Copy out each line below exactly as it appears.

───── DATA EXTRACT ─────

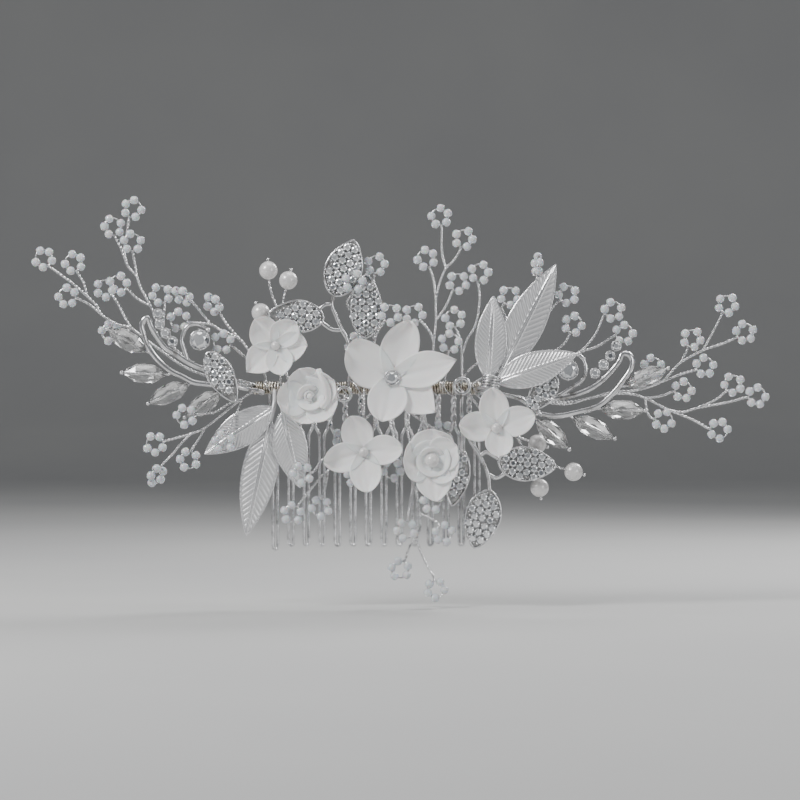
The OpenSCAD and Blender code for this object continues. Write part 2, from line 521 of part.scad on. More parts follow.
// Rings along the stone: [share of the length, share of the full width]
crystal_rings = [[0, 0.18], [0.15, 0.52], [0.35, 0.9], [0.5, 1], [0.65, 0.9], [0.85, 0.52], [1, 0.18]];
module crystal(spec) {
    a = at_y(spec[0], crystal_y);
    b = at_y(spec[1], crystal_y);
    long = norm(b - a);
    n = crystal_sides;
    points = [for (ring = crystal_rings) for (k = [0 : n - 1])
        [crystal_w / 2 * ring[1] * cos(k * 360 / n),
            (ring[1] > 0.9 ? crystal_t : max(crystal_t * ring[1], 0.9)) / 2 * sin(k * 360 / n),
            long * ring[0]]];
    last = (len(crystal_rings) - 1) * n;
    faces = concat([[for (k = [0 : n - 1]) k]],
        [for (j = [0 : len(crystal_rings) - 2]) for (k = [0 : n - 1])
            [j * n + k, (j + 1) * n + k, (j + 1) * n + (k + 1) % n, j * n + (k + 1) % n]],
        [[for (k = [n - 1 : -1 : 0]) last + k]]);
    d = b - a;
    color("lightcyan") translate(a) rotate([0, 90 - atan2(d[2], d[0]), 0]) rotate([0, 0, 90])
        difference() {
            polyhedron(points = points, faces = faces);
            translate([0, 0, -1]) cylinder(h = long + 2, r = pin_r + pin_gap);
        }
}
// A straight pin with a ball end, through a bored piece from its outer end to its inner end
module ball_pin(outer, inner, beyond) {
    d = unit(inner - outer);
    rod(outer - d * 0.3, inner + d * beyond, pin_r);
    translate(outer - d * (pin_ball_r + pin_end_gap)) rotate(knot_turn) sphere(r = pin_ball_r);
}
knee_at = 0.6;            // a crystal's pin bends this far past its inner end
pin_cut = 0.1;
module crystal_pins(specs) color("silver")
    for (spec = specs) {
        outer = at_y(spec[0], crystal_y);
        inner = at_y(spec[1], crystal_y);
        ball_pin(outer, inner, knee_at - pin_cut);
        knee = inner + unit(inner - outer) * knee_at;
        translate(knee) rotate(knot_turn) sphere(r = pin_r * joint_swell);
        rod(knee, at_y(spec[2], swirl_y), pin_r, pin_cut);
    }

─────

§ **THE REPLY**
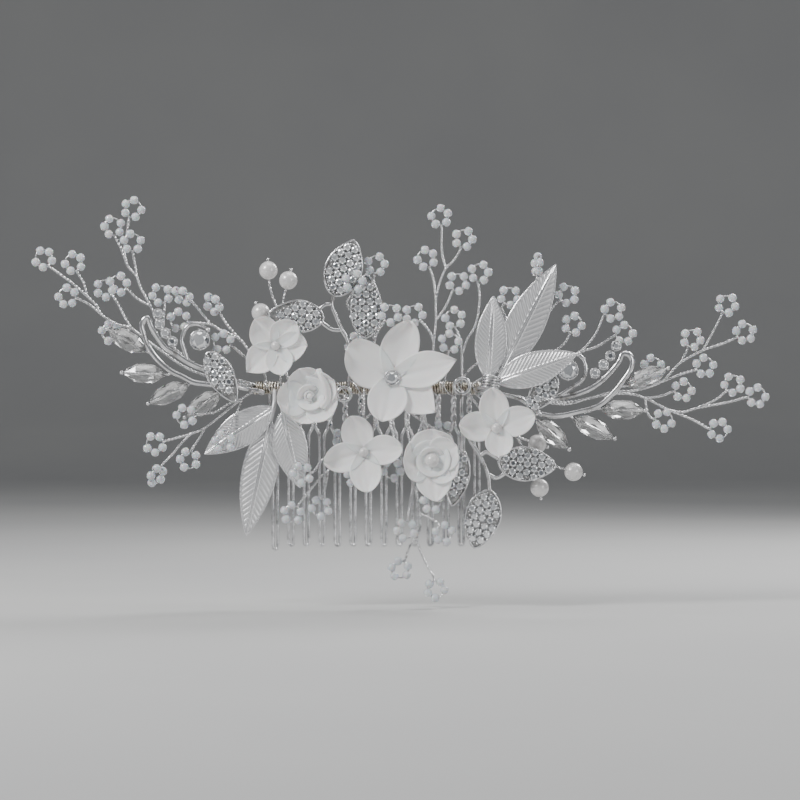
The OpenSCAD and Blender code for this object continues. Write part 2, from line 521 of part.scad on. More parts follow.
// Rings along the stone: [share of the length, share of the full width]
crystal_rings = [[0, 0.18], [0.15, 0.52], [0.35, 0.9], [0.5, 1], [0.65, 0.9], [0.85, 0.52], [1, 0.18]];
module crystal(spec) {
    a = at_y(spec[0], crystal_y);
    b = at_y(spec[1], crystal_y);
    long = norm(b - a);
    n = crystal_sides;
    points = [for (ring = crystal_rings) for (k = [0 : n - 1])
        [crystal_w / 2 * ring[1] * cos(k * 360 / n),
            (ring[1] > 0.9 ? crystal_t : max(crystal_t * ring[1], 0.9)) / 2 * sin(k * 360 / n),
            long * ring[0]]];
    last = (len(crystal_rings) - 1) * n;
    faces = concat([[for (k = [0 : n - 1]) k]],
        [for (j = [0 : len(crystal_rings) - 2]) for (k = [0 : n - 1])
            [j * n + k, (j + 1) * n + k, (j + 1) * n + (k + 1) % n, j * n + (k + 1) % n]],
        [[for (k = [n - 1 : -1 : 0]) last + k]]);
    d = b - a;
    color("lightcyan") translate(a) rotate([0, 90 - atan2(d[2], d[0]), 0]) rotate([0, 0, 90])
        difference() {
            polyhedron(points = points, faces = faces);
            translate([0, 0, -1]) cylinder(h = long + 2, r = pin_r + pin_gap);
        }
}
// A straight pin with a ball end, through a bored piece from its outer end to its inner end
module ball_pin(outer, inner, beyond) {
    d = unit(inner - outer);
    rod(outer - d * 0.3, inner + d * beyond, pin_r);
    translate(outer - d * (pin_ball_r + pin_end_gap)) rotate(knot_turn) sphere(r = pin_ball_r);
}
knee_at = 0.6;            // a crystal's pin bends this far past its inner end
pin_cut = 0.1;
module crystal_pins(specs) color("silver")
    for (spec = specs) {
        outer = at_y(spec[0], crystal_y);
        inner = at_y(spec[1], crystal_y);
        ball_pin(outer, inner, knee_at - pin_cut);
        knee = inner + unit(inner - outer) * knee_at;
        translate(knee) rotate(knot_turn) sphere(r = pin_r * joint_swell);
        rod(knee, at_y(spec[2], swirl_y), pin_r, pin_cut);
    }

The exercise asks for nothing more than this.